8. At first sight, I thought it was a Hippo but no, this hefty yet jaunty bronze is CAT or le chat as his zillions of Belgian and French fans will already know. Cartoonist Phillippe Geluck and his character CAT are stars and many examples of their collaboration are on view here at Hubery & Breyne, based in Brussels. Here Cat as “Atlas” after the mythical Greek whose punishment was to hold up the heavens for eternity, makes the task seem like fun.

9.  With me and “Deep-Sea Aquarium Bas-Relief” by Paula Swinnen’s it was love at first sight –but why? Was it the sculpture’s echo of the 1930s luxury liner decor?
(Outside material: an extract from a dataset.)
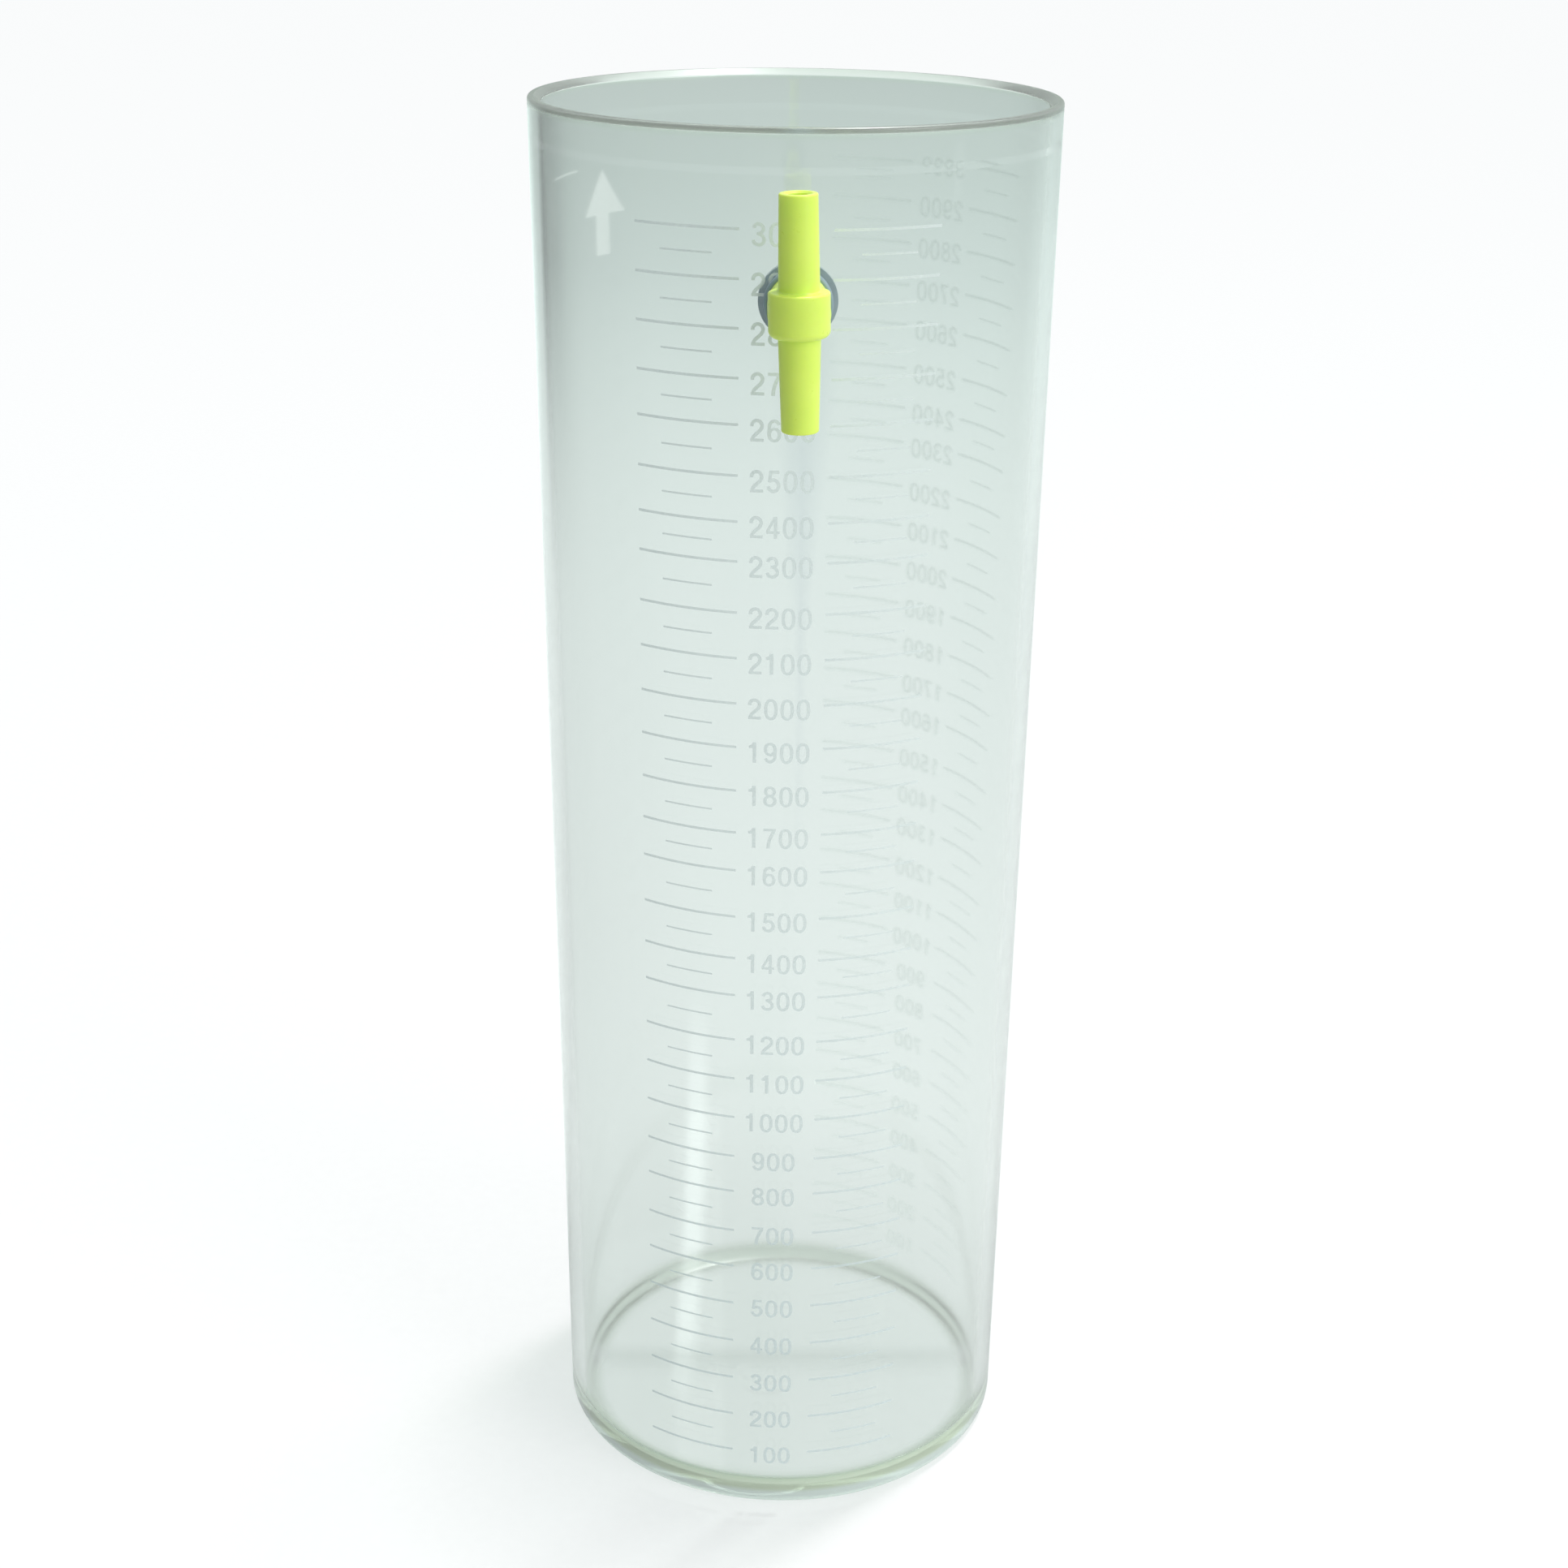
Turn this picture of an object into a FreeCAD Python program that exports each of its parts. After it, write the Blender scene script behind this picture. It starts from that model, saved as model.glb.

The fluidity of water expressed in bronze? The fact that the scarlet octopus crawls up a wall; the lipstick red crab near the floor, the golden and smoky- blue fishes thread their way up through fronds of greeny gray seaweed rather than across a seabed so that the ensemble fills the open doorway at the entrance to Brussel’s Galerie Lin Deletaille?  I have no idea; all I know is that I was captivated. Swinnen first makes a wax model, then oversees the foundry as her original is cut into segments and cast. She then welds the pieces back together while dressed in a top- to- toe white outfit very like a spacesuit. The result? a unique piece available for euros 38,000.

10. I end with a question mark. Or maybe several.

I stood in front of exhibitor Paris based Galerie Patrice Trigano and stared at  “Chiquita Banana”  by Mel Ramos (euros 150,000) and and found myself in a no-man’s land—or do I mean no-woman’s?  What is art? What is porn? Why bother? Also the echo of that famous misogynist crack, “Where’s your sense of humour honey?” It ain’t a new story: Think of all those Modigliani outstretched, naked ladies, turned out because so many rich men wanted one for their billiard rooms. So it was. So it is. Maybe…so it won’t always be. This creation has not flown out of the dealer’s stock. He showed it at BRAFA in 2018, too.